** BEGIN **

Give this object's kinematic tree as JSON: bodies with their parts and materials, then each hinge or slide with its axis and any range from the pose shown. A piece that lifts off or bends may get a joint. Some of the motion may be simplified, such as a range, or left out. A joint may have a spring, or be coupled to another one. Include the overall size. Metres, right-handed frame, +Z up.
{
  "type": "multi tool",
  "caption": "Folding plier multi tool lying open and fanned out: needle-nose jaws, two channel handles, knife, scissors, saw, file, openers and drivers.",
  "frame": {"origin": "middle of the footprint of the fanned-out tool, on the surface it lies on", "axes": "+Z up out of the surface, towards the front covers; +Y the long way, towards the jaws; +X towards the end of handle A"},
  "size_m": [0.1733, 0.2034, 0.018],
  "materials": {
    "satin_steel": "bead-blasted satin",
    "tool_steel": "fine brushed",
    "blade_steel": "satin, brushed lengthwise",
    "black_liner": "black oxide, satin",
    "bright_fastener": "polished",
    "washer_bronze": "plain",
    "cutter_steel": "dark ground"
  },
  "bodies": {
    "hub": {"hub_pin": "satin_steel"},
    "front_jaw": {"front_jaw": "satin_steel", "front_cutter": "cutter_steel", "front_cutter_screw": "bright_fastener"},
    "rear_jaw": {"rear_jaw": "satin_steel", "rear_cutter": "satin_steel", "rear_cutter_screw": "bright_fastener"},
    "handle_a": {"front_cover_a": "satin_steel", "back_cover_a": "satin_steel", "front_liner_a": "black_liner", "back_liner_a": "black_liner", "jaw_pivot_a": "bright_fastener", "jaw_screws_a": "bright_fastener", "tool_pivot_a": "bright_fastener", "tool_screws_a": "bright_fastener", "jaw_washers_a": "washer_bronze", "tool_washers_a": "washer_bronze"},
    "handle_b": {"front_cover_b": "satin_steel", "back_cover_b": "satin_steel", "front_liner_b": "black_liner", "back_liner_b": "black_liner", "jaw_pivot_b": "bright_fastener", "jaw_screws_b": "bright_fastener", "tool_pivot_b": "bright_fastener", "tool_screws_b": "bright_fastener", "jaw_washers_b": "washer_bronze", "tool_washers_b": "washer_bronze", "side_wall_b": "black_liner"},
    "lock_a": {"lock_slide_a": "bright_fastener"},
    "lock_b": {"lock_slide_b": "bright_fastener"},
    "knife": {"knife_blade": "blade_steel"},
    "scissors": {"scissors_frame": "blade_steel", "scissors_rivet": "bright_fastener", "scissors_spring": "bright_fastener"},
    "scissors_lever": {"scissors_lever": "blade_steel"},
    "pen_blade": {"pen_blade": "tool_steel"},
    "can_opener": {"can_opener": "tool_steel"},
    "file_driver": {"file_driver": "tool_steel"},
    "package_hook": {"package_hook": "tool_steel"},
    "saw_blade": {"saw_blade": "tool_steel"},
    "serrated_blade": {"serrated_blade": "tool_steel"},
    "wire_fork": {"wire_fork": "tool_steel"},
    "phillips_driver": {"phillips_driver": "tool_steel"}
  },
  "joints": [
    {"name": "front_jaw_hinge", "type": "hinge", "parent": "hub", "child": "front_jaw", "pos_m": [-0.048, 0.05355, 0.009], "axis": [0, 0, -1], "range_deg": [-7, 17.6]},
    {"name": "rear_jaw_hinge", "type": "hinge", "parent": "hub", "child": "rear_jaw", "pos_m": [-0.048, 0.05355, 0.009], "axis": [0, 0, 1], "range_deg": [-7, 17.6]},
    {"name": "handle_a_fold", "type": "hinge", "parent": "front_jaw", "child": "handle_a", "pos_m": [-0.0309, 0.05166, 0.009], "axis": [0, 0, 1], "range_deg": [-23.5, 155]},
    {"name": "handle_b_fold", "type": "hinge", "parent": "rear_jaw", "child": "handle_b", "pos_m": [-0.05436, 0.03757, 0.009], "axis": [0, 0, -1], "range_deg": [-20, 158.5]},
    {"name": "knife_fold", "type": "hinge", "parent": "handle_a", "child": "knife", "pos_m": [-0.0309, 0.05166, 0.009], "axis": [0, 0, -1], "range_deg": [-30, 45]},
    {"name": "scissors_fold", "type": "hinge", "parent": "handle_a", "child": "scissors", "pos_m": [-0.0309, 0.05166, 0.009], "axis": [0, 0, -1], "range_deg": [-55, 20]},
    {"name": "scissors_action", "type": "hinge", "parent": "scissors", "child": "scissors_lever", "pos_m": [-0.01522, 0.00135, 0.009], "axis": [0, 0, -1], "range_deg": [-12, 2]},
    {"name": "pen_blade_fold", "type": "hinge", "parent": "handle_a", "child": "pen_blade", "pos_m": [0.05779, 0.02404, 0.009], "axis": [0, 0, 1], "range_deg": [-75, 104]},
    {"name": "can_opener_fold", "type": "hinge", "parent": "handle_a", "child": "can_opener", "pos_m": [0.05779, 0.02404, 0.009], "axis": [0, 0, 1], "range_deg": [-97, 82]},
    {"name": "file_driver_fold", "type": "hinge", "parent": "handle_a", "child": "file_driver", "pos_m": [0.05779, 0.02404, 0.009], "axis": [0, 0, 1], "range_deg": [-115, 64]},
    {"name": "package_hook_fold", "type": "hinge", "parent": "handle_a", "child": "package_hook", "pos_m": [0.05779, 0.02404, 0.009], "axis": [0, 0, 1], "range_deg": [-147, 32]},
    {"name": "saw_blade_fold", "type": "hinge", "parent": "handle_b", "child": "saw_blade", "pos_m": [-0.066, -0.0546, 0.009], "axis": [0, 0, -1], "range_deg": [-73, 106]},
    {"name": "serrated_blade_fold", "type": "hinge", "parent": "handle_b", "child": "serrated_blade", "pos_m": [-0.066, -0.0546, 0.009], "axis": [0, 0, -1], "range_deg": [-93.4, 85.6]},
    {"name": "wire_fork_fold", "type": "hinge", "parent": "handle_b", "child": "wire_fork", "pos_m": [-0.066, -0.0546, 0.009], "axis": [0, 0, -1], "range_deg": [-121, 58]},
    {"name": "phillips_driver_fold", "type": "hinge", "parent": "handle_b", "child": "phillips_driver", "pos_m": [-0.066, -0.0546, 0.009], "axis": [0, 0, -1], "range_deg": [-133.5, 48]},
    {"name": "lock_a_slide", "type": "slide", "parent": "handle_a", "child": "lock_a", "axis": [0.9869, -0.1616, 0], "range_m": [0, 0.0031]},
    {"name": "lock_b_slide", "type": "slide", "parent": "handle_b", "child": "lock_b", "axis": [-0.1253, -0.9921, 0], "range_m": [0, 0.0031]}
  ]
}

** END **
** BEGIN **

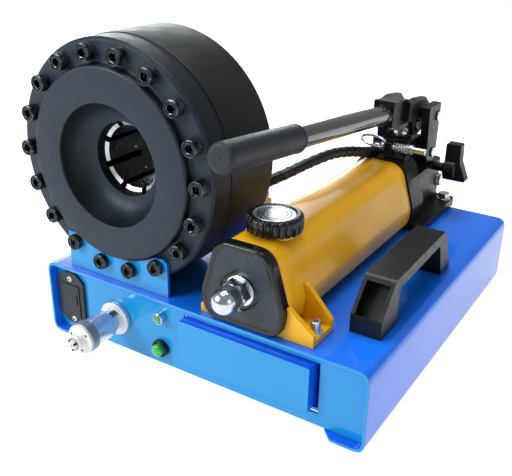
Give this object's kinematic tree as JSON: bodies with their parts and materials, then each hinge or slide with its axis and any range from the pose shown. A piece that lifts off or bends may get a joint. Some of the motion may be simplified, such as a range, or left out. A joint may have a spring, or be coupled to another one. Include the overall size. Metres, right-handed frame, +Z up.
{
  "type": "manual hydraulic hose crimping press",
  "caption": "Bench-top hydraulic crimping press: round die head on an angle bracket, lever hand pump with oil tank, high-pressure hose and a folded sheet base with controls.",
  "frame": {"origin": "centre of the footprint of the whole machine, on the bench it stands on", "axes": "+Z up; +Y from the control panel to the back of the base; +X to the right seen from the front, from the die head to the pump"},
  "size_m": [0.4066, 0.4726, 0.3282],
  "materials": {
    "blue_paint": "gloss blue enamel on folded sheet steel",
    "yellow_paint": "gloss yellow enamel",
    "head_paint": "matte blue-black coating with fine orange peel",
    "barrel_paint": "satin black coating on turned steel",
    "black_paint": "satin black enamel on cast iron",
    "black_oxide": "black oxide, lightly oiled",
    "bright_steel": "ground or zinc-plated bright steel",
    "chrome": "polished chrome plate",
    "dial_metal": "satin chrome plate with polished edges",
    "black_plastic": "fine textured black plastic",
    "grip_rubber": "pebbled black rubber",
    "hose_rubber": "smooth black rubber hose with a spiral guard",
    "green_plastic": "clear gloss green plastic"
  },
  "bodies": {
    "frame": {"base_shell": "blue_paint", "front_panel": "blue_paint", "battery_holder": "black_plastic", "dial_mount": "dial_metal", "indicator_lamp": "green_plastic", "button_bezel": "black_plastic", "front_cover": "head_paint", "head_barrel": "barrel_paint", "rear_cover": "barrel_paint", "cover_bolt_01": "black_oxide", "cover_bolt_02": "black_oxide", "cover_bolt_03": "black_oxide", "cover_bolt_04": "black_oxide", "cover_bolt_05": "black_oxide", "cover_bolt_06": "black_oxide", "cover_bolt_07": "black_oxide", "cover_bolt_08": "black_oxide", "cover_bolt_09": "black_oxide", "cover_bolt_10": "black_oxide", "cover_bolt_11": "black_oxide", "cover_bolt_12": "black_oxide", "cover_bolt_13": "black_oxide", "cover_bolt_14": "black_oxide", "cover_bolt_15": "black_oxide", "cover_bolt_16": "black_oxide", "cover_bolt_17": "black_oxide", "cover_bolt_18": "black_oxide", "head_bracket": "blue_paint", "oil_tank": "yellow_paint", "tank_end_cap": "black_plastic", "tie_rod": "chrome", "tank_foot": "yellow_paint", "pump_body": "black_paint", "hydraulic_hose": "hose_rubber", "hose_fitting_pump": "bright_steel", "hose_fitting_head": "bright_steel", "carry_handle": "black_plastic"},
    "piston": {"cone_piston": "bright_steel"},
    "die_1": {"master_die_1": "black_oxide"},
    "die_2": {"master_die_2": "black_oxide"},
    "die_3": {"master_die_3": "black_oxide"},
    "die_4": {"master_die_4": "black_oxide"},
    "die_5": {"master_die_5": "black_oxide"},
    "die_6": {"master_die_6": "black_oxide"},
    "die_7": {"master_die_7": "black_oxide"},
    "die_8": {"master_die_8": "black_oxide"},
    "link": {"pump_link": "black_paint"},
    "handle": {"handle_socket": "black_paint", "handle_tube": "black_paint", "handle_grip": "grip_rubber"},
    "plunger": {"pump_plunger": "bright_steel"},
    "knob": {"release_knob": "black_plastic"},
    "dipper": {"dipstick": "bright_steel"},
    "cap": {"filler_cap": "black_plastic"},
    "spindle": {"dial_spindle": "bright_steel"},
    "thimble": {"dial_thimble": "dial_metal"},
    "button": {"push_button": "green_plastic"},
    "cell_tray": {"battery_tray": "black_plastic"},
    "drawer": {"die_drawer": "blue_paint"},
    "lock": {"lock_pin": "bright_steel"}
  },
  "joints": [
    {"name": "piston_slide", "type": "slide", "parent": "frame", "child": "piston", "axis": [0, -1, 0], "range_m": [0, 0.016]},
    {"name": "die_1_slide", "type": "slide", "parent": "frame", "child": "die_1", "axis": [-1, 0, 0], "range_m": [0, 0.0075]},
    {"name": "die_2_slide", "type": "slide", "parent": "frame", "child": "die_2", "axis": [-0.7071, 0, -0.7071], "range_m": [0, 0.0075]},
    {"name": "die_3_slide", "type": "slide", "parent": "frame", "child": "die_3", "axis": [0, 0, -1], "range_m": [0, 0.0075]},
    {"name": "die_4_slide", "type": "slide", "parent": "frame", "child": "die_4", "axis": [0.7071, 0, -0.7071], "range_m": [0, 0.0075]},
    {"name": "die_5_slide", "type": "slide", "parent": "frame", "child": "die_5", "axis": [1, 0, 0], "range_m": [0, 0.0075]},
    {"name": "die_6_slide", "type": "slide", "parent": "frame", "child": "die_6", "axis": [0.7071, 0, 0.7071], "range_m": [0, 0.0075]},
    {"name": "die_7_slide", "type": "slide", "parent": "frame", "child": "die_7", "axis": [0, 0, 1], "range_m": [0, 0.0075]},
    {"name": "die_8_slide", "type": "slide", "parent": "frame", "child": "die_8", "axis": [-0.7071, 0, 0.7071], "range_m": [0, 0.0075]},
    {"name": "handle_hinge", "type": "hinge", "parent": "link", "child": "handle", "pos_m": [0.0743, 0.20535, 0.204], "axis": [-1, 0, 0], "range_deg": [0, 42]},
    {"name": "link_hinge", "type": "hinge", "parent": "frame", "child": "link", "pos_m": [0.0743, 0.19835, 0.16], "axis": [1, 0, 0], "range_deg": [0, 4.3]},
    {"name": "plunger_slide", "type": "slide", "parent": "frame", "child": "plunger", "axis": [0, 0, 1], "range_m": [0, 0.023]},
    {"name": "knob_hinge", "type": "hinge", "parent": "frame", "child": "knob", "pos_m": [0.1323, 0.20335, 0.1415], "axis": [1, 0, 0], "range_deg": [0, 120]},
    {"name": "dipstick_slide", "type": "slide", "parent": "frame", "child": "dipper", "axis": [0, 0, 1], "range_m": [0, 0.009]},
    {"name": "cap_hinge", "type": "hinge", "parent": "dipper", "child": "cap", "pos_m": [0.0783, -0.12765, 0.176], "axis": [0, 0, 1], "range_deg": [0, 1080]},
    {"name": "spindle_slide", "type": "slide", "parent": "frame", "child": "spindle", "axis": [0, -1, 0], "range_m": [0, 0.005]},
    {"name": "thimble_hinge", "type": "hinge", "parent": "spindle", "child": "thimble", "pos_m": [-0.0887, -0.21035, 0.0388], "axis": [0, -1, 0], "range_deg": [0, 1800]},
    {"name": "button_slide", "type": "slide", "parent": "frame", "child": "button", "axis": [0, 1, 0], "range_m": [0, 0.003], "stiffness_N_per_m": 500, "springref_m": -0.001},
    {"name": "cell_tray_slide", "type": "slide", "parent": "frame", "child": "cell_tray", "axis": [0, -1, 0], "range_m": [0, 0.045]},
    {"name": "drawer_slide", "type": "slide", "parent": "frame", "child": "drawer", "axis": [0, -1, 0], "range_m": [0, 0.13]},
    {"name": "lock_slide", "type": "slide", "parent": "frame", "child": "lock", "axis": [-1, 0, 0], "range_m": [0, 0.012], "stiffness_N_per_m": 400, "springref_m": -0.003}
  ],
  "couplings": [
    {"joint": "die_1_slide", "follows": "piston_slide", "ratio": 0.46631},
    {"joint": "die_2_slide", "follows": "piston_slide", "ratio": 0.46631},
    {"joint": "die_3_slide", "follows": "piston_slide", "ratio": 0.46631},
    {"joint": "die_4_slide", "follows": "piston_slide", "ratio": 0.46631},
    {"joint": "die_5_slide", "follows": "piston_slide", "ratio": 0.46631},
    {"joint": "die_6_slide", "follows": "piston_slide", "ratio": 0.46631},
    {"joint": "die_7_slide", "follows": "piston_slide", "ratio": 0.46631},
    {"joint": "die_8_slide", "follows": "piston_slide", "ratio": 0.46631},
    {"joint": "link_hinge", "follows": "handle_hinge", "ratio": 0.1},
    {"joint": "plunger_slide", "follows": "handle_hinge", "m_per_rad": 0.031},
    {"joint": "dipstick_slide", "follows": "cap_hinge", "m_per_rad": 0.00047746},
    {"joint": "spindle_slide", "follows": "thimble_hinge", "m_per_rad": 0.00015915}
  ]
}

** END **

### Objective
Copy every line from the entries that contains the word "with".

### Solved problem
Give this object's kinematic tree as JSON: bodies with their parts and materials, then each hinge or slide with its axis and any range from the pose shown. A piece that lifts off or bends may get a joint. Some of the motion may be simplified, such as a range, or left out. A joint may have a spring, or be coupled to another one. Include the overall size. Metres, right-handed frame, +Z up.
Give this object's kinematic tree as JSON: bodies with their parts and materials, then each hinge or slide with its axis and any range from the pose shown. A piece that lifts off or bends may get a joint. Some of the motion may be simplified, such as a range, or left out. A joint may have a spring, or be coupled to another one. Include the overall size. Metres, right-handed frame, +Z up.
  "caption": "Bench-top hydraulic crimping press: round die head on an angle bracket, lever hand pump with oil tank, high-pressure hose and a folded sheet base with controls.",
    "head_paint": "matte blue-black coating with fine orange peel",
    "dial_metal": "satin chrome plate with polished edges",
    "hose_rubber": "smooth black rubber hose with a spiral guard",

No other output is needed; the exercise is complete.